■ Recorded data
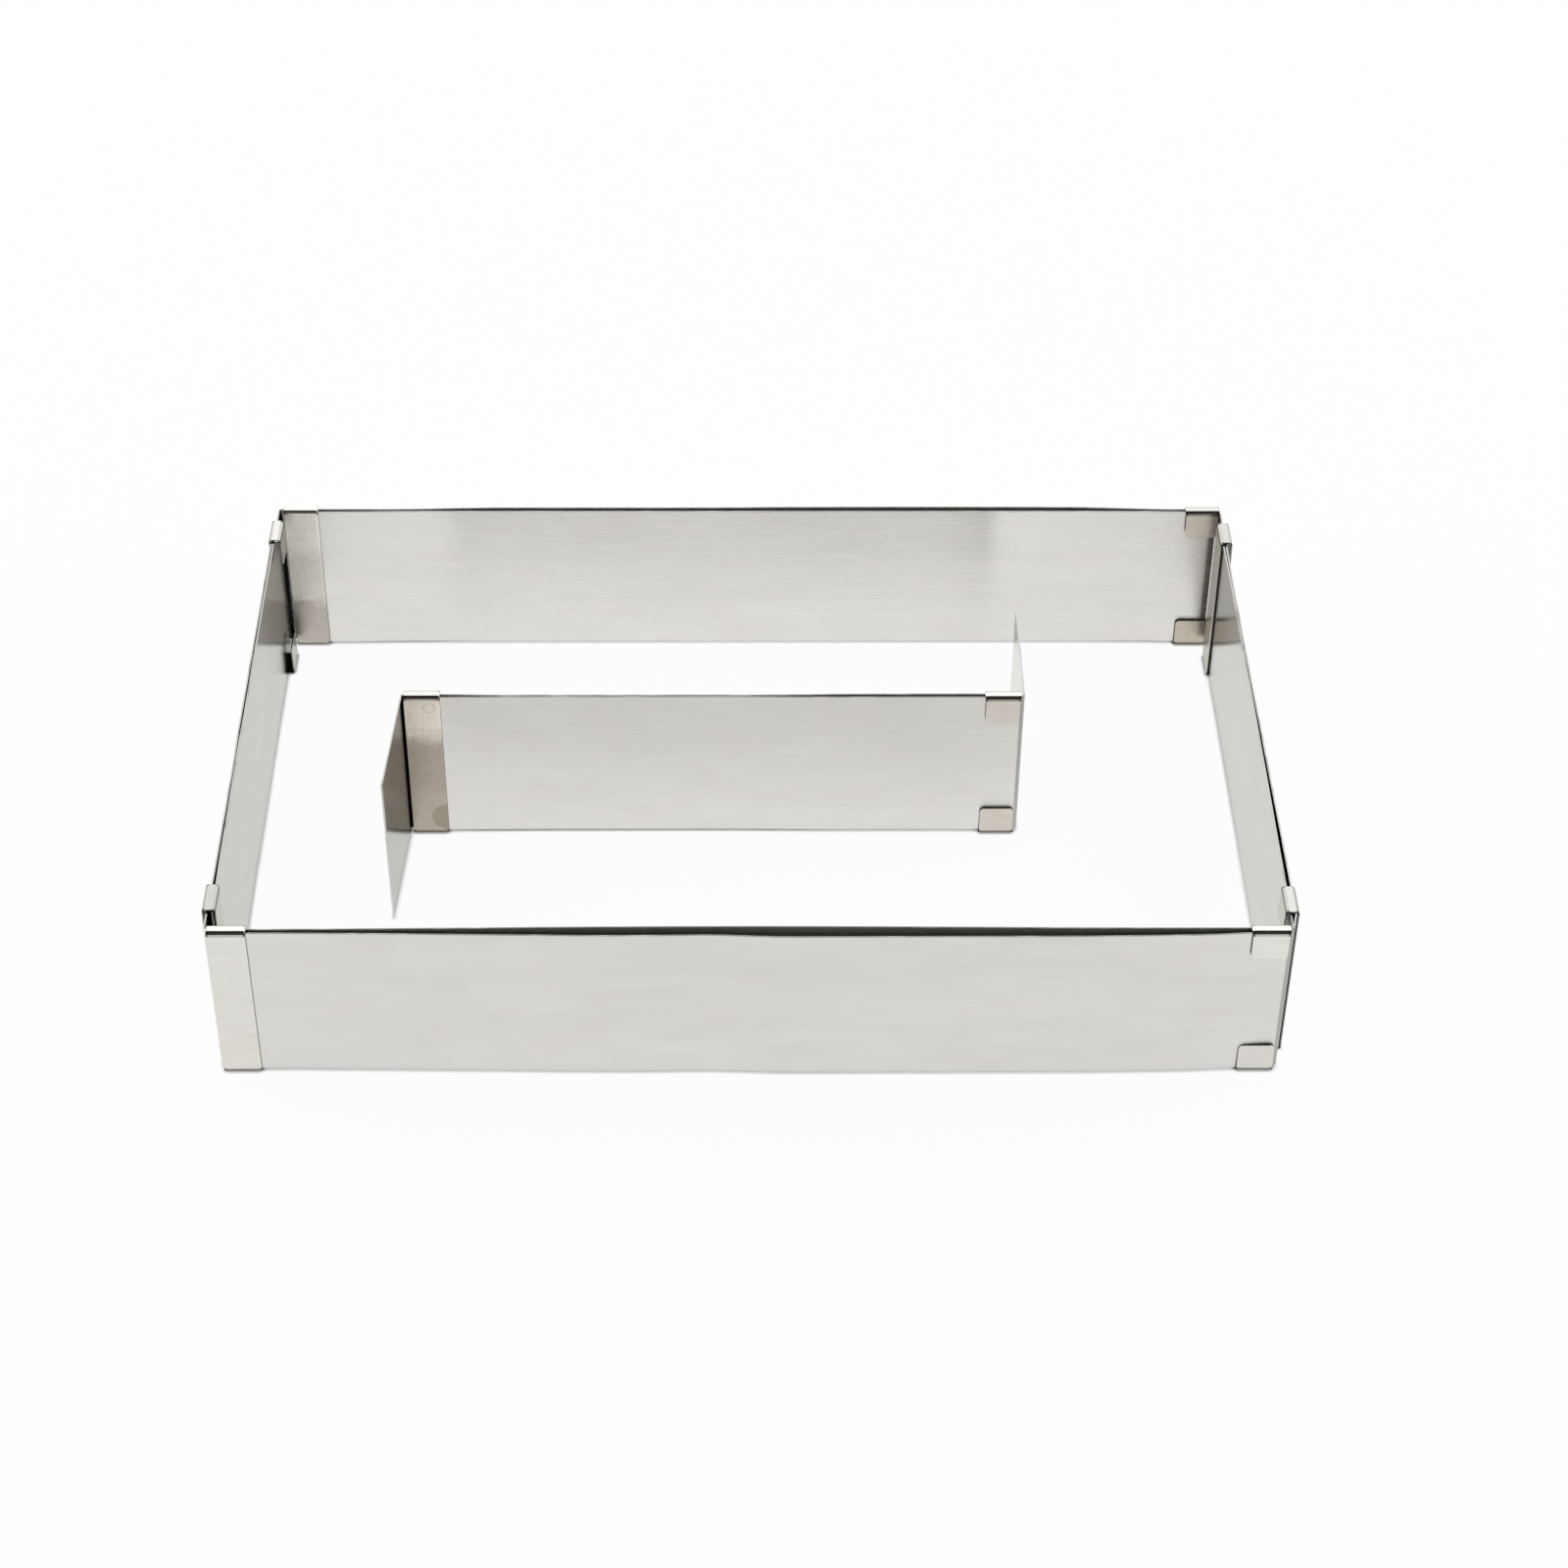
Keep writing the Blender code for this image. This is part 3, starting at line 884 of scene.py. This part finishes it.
# %% Finish the six plates
PLATE_LOOKS = {
    "front_left_plate": dict(bend_shade=1.1, streak=0.035, reach=0.009),
    "front_right_plate": dict(bend_shade=0.5, graze=0.72, streak=0.035, reach=0.009),
    "back_right_plate": dict(bright=0.88, bend_shade=1.1, reach=0.0035, blur=0.28),
    "back_left_plate": dict(bright=0.80, graze=0.70, blur=0.28),
    "divider_left_plate": dict(bright=0.87, graze=0.60, streak=0.075),
    "divider_right_plate": dict(bright=0.92, bend_shade=0.5, graze=0.85, streak=0.075),
}
for k, (name, plate) in enumerate(plates.items()):
    hand = PLATES[name][0]
    steel = plate_finish(name.replace("plate", "steel"), hand, 17.0 * k, **PLATE_LOOKS[name])
    plate.data.materials.append(steel)
print(len(plates), "plates finished")

# %% [markdown]
# ## The finish of the clips
#
# The clips are less even than the plates. Handling and the heat of spot welding have mottled them,
# and some have turned brown, most of all low on the band. Two welds of the divider's left clip show,
# one as a faint ring and one as a scorched spot. Folding has burnished the roof of each clip and
# made the folds beside it smoother, and mostly darker. The blank's map gives the height on the flat
# blank, so a fold's mask is a range of distances from the blank's middle, the same at both ends.

# %% Colours up the band, and two welds
LOW_TO_MIDDLE = (0.015, 0.019)
MIDDLE_TO_TOP = (0.033, 0.041)
BROWN_TINT = (0.66, 0.64, 0.60, 1)
WELD = dict(Centre=(0.0072, 0.0475, 0.0), Radius=0.0016, Softness=0.0005)
SCORCH = dict(Centre=(0.0106, 0.0063, 0.0), Radius=0.0044, Softness=0.0008)
WELD_SHARE, SCORCH_SHARE = 0.6, 0.7


def up_the_band(tree, height, low, middle, top):
    """Three colours, one above the other, that run into each other."""
    risen = spread(tree, height, *LOW_TO_MIDDLE, 0.0, 1.0)
    colour = blend_colours(tree, risen, (*low, 1), (*middle, 1))
    return blend_colours(tree, spread(tree, height, *MIDDLE_TO_TOP, 0.0, 1.0), colour, (*top, 1))


def weld_stains(tree, place, colour):
    """A colour with the faint ring of one weld and the scorched spot of the other."""
    brown = tinted(tree, colour, BROWN_TINT)
    weld = use_group(tree, weld_mark, Place=place, **WELD).outputs
    scorch = use_group(tree, weld_mark, Place=place, **SCORCH).outputs
    colour = stained(tree, colour, weld["Ring"], WELD_SHARE, brown)
    colour = stained(tree, colour, scorch["Disc"], SCORCH_SHARE, brown)
    return stained(tree, colour, scorch["Ring"], SCORCH_SHARE, brown)


print("a weld's ring is", round(WELD["Radius"] * 2000, 1), "mm across")

# %% The burnished roof and its folds
FOLD_RUN = CLIP_RADIUS * QUARTER
FOLD_BLEND, ROOF_BLEND = 0.0004, 0.0003


def between(tree, value, start, stop, softness):
    """A mask that is 1 from start to stop, with soft ends outside them."""
    return calc(tree, "SUBTRACT", spread(tree, value, start - softness, start, 0.0, 1.0),
                spread(tree, value, stop, stop + softness, 0.0, 1.0))


def roof_and_folds(tree, from_middle):
    """Masks for the flat roof of a clip, for the folds on both sides of it, and for all of that."""
    start = roof_end - ROOF_RUN
    flat_roof = between(tree, from_middle, start, roof_end, ROOF_BLEND)
    burnished = between(tree, from_middle, start - FOLD_RUN, roof_end + FOLD_RUN, FOLD_BLEND)
    return flat_roof, calc(tree, "SUBTRACT", burnished, flat_roof), burnished


print("a clip's roof is", round(ROOF_RUN * 1000, 1), "mm across, and a fold", round(FOLD_RUN * 1000, 1))

# %% The steel of one clip
SMUDGE = (0.0009, 0.008, 0.002)
SMUDGE_BLUR, CLOUD_BUMP = 0.02, 0.2
CLIP_MARK = 0.0035
CLOUD_RISE, CLOUD_SHADE = 0.004, 0.05
HEAT_TINT = (0.96, 0.87, 0.81, 1)
OLIVE_TINT = (0.90, 0.91, 0.83, 1)
ROOF_STEEL = (1.0, 0.98, 0.94)
GLANCING_CLIP = (0.70, 0.69, 0.67, 1)
CLIP_BLUR, FOLD_BLUR = 0.28, 0.10
CLIP_EDGE = 0.35
CLIP_SEAM = 0.003


def clip_finish(name, seed, top=(0.76, 0.745, 0.705), middle=(0.74, 0.725, 0.685),
                low=(0.69, 0.675, 0.63), mottle=0.15, roof=0.76, fold_shade=0.62, welded=False):
    """The steel of one clip: the colours up its band, how mottled it is, its roof and its folds."""
    material, tree, shader, place, along, across = steel_shader(name, 0.5, 0.0, GLANCING_CLIP)
    smudges = streaks_of(tree, place, seed, *SMUDGE)
    marks = use_group(tree, hand_marks, Place=place, Size=CLIP_MARK, Seed=seed).outputs
    cloud = calc(tree, "ADD", calc(tree, "MULTIPLY", marks["Shade"], 0.6),
                 calc(tree, "MULTIPLY", smudges, 0.4))
    height = calc(tree, "MULTIPLY_ADD", cloud, CLOUD_RISE, across)
    colour = up_the_band(tree, height, low, middle, top)
    colour = stained(tree, colour, marks["Warm"], mottle, tinted(tree, colour, HEAT_TINT))
    colour = stained(tree, colour, marks["Cool"], mottle, tinted(tree, colour, OLIVE_TINT))
    if welded:
        colour = weld_stains(tree, place, colour)

    from_middle = away_from(tree, across, CLIP_TOP / 2)
    flat_roof, folded, burnished = roof_and_folds(tree, from_middle)
    colour = blend_colours(tree, flat_roof, colour, scaled(ROOF_STEEL, roof))
    level = calc(tree, "MULTIPLY_ADD", cloud, CLOUD_SHADE, 1.0)
    level = darkened(tree, level, folded, fold_shade)

    half = CLIP_WIDTH / 2
    from_side = away_from(tree, along, half)
    curled = spread(tree, from_side, half - ROLLED_EDGE, half - ROLLED_EDGE / 2, 0.0, 1.0)
    level = darkened(tree, level, calc(tree, "MULTIPLY", folded, curled), CLIP_EDGE)
    level = at_cut_edge(tree, level, from_side, half, CLIP_EDGE)
    level = at_cut_edge(tree, level, from_middle, half_blank, CLIP_EDGE)
    tree.links.new(in_the_seams(tree, colour, level, CLIP_SEAM), shader.inputs["Base Color"])
    rough = calc(tree, "MULTIPLY_ADD", burnished, FOLD_BLUR - CLIP_BLUR, CLIP_BLUR)
    rough = calc(tree, "MULTIPLY_ADD", smudges, SMUDGE_BLUR, rough)
    tree.links.new(rough, shader.inputs["Roughness"])
    emboss(tree, shader, cloud, CLOUD_BUMP)
    return material


print("a clip's roughness is", CLIP_BLUR, "on the band and", FOLD_BLUR, "on the roof and folds")

# %% Finish the ten clips
CLIP_LOOKS = {
    "front_wall_left_clip": dict(top=(0.74, 0.725, 0.69), middle=(0.74, 0.725, 0.685),
                                 low=(0.73, 0.71, 0.665), mottle=0.25),
    "back_wall_left_clip": dict(top=(0.78, 0.765, 0.72), middle=(0.635, 0.615, 0.565),
                                low=(0.46, 0.435, 0.395), mottle=0.6, fold_shade=1.2),
    "back_wall_right_clip": dict(top=(0.70, 0.645, 0.575), middle=(0.67, 0.615, 0.54),
                                 low=(0.54, 0.49, 0.415), mottle=0.7, roof=0.66),
    "divider_left_clip": dict(top=(0.73, 0.68, 0.61), middle=(0.40, 0.35, 0.30),
                              low=(0.43, 0.39, 0.335), mottle=0.6, welded=True),
    "divider_right_clip": dict(top=(0.63, 0.595, 0.545), middle=(0.65, 0.61, 0.56),
                               low=(0.64, 0.605, 0.55), mottle=0.7),
    "left_wall_front_clip": dict(roof=0.52),
    "right_wall_front_clip": dict(roof=0.62),
    "right_wall_back_clip": dict(roof=0.58),
    "left_wall_back_clip": dict(roof=0.70),
}
for k, (name, clip) in enumerate(clips.items()):
    clip.data.materials.append(clip_finish(name + "_steel", 7.0 * k, **CLIP_LOOKS.get(name, {})))
print(len(clips), "clips finished")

■ Problem
Return exactly the opening lines of the listing above, ending with the line that has "# blank, so".

■ Exercise solution
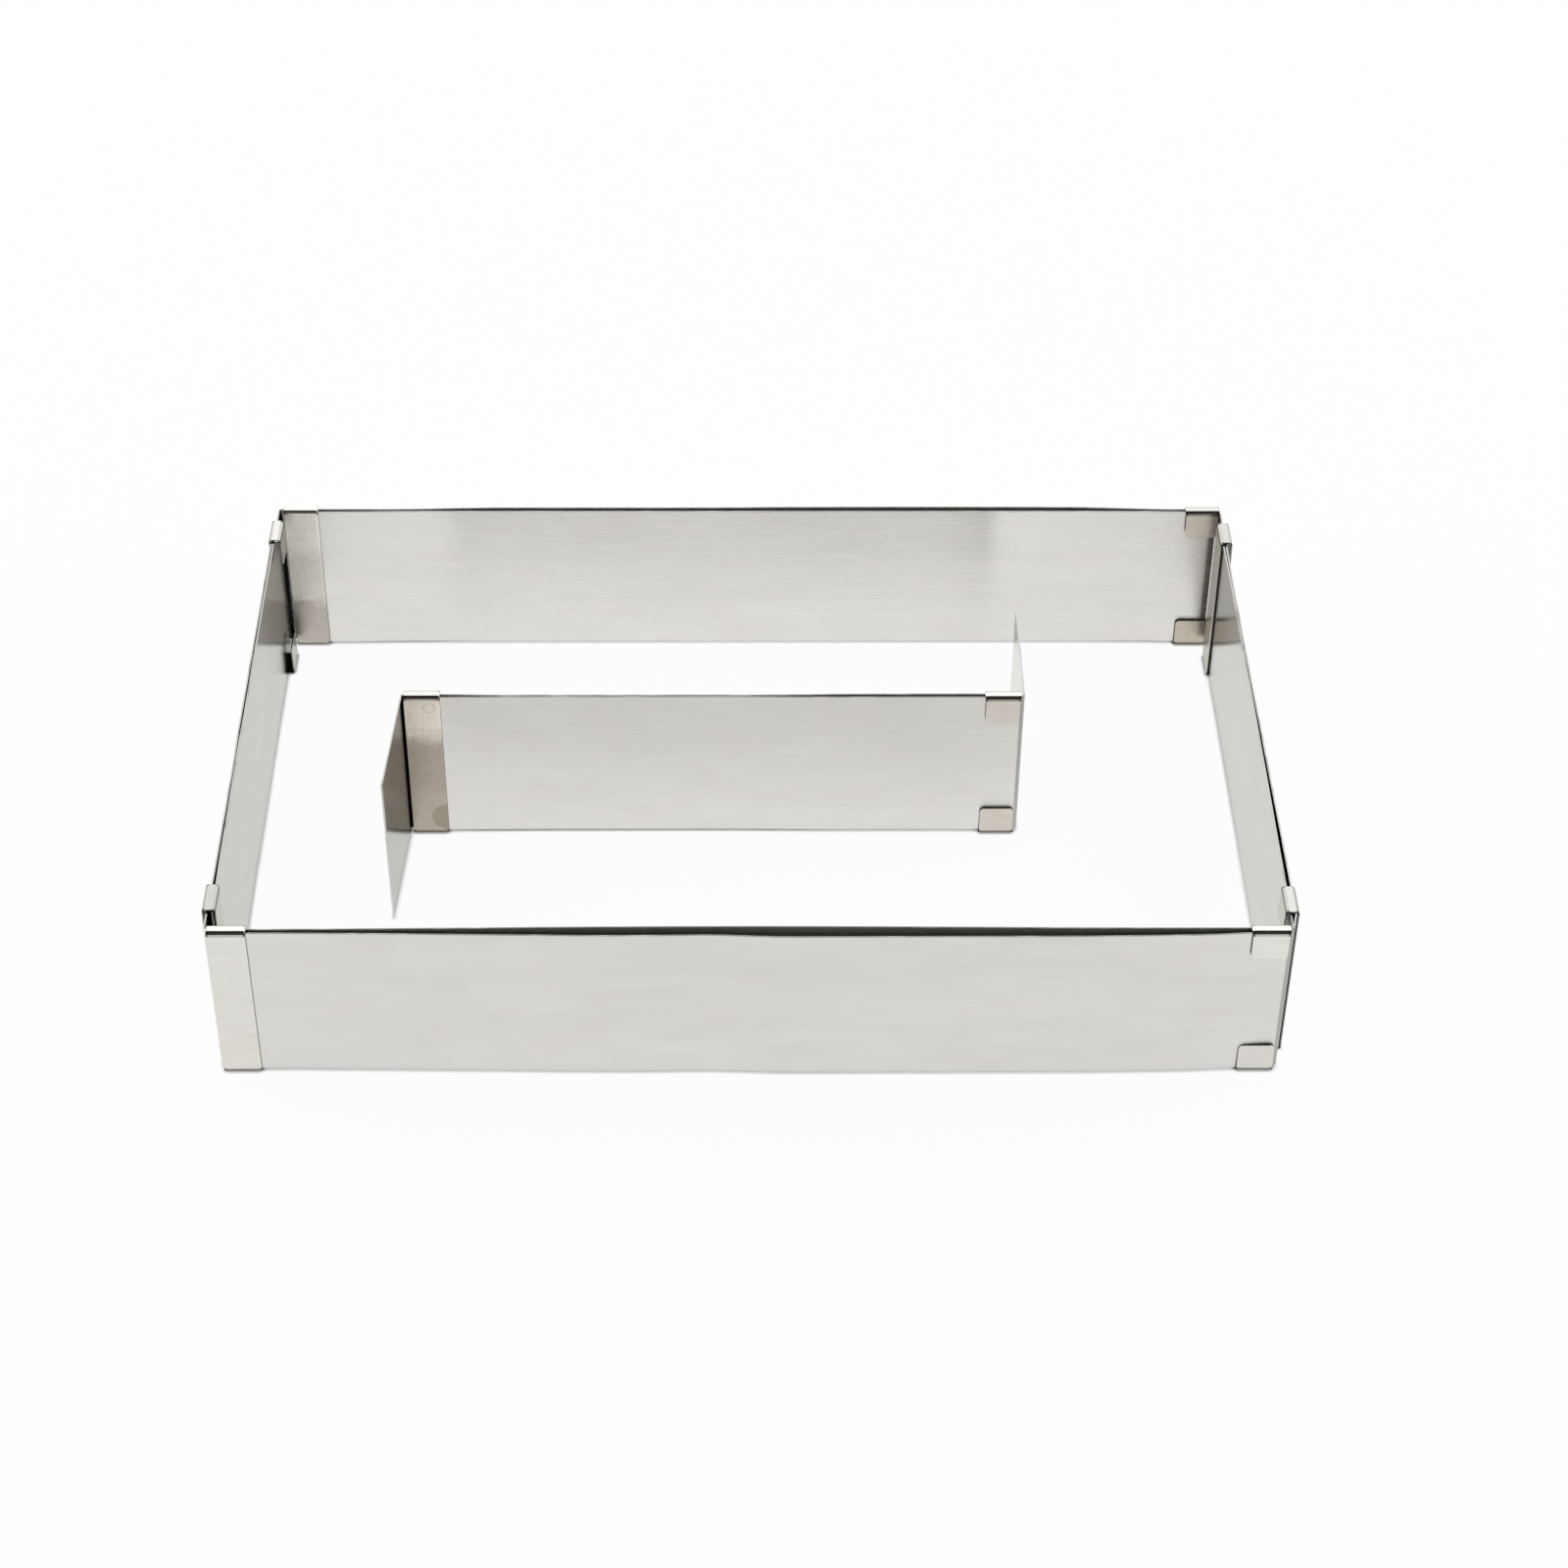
Keep writing the Blender code for this image. This is part 3, starting at line 884 of scene.py. This part finishes it.
# %% Finish the six plates
PLATE_LOOKS = {
    "front_left_plate": dict(bend_shade=1.1, streak=0.035, reach=0.009),
    "front_right_plate": dict(bend_shade=0.5, graze=0.72, streak=0.035, reach=0.009),
    "back_right_plate": dict(bright=0.88, bend_shade=1.1, reach=0.0035, blur=0.28),
    "back_left_plate": dict(bright=0.80, graze=0.70, blur=0.28),
    "divider_left_plate": dict(bright=0.87, graze=0.60, streak=0.075),
    "divider_right_plate": dict(bright=0.92, bend_shade=0.5, graze=0.85, streak=0.075),
}
for k, (name, plate) in enumerate(plates.items()):
    hand = PLATES[name][0]
    steel = plate_finish(name.replace("plate", "steel"), hand, 17.0 * k, **PLATE_LOOKS[name])
    plate.data.materials.append(steel)
print(len(plates), "plates finished")

# %% [markdown]
# ## The finish of the clips
#
# The clips are less even than the plates. Handling and the heat of spot welding have mottled them,
# and some have turned brown, most of all low on the band. Two welds of the divider's left clip show,
# one as a faint ring and one as a scorched spot. Folding has burnished the roof of each clip and
# made the folds beside it smoother, and mostly darker. The blank's map gives the height on the flat
# blank, so a fold's mask is a range of distances from the blank's middle, the same at both ends.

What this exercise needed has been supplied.